Keylogging as a work security measure yes or no?

Soldato
Joined
31 Dec 2005
Posts
11,179
Location
Glasgow
Do you think this is a viable means of monitoring employees? ie keylogger on all the work pcs

Note: I'm not asking if its legal or not (it is). Just asking what you think the pros and cons would be.


Im not sure why its needed if your company already monitors all emails, and logs website access (and blocks websites as well) and can also access any documents personal or otherwise on user drives.

Why is it needed?


Secondly do you need to advise your employees *beforehand* that the software is being used to monitor them OR do you just need to give a generic response along the lines of "employee work is monitored" etc

thanks :D
 
i worded the question deliberately btw - (im not the one doing this)

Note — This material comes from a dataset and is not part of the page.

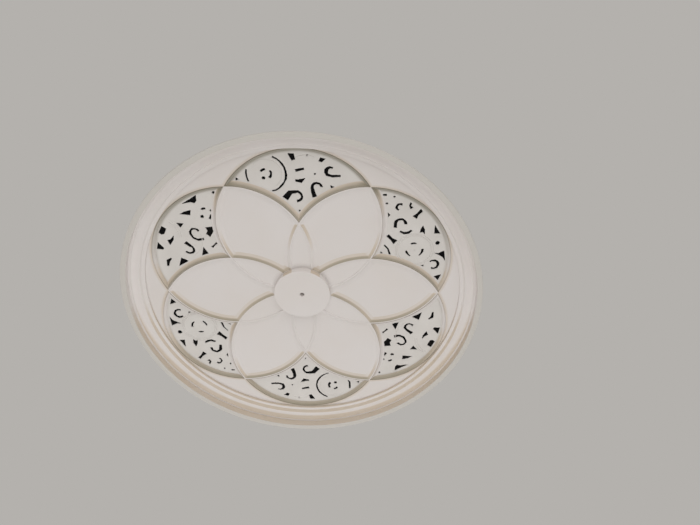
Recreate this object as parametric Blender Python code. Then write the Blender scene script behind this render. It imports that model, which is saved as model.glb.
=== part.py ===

edit: whoops my mistake :D the program its part of sophos haha oh dear... stupid email ive sent to IT support then lol....guess i'm just paranoid :o
 
Last edited:
How long is it going to take you to sit and read through all of the logs for all of your employees?
What sort of work do your employees do? If it's something like graphic design or CAD or something that can be done graphically, they might not do a lot of typing and you might be ok. But if they spend 7-8 hours a day typing, then you'll have masses of stuff to read through for each employee.


Just stick with the normal blocking of sites and restricted admin rights on their PCs.
 
Last edited:
Since when did Sophos have keylogging as part of it's security suite. Why are you under the impression it does?

Do not need keylogging as email/IM/HTTP(S)/File Data etc etc should be monitored anyway. Why would you be paranoid about doing work at work?

Prepare to be absolutely ridiculed by IT if you sent an email about this though. A user that is worse than a clueless user is a user who thinks they know about IT.
 
iMonitor is both a employee monitoring package and a part of sophos - hence the confusion

generally because accessing email, bank accounts etc logins would be captured no?
 
Oh, so you ARE the employee?

I hope you didnt make this post from your work PC? P45 in the post? :p
 
I'd just like to pipe in and say that it's completely legal, if the employer has a "no expectation of privacy" clause in the IT-usage part of your contract or company policy.
 
its a bit dubious - I don't see that many benefits to the employer, most of the benefits would be legally and ethically dubious - such as gmail and facebook login info etc...

company e-mails, office communicator, browsing history, documents stored on company systems can already be monitored without the need for key logging. Websites can be restricted, USB ports can be removed...

given that key logging would consume resources and generate data that needs to be stored, maintained and presumably searched for whatever purpose from time to time I'd fail to see what benefits could be derived from doing so that would outweigh the costs - not only the direct costs but also the indirect ones such as employees finding out about it and it contributing negatively towards the companies relationship with them...
 
its a bit dubious - I don't see that many benefits to the employer, most of the benefits would be legally and ethically dubious - such as gmail and facebook login info etc...

There are no ethical or legal implications.

Employee signs contract that will also, presumably, mandate compliance with the companies IT usage policies.

You have no human right to access personal resources on corporate IT systems and any such access can be entirely monitored. Many HTTP proxies can content inspect even HTTPS connections and log the information contained within.
 
Last edited:
There are no ethical or legal implications.

Employee signs contract that will also, presumably, mandate compliance with the companies IT usage policies.

You have no human right to access personal resources on corporate IT systems and any such access can be entirely monitored. Many HTTP proxies can content inspect even HTTPS connections and log the information contained within.

Incorrect.
SSL certificates would have to be obtained to perform a MITM on https, otherwise the user would know that the certificates is fake.
Same with SSH, the RSA key would change if a MITM attack is being performed. The only thing you can gather is who are you communicating to.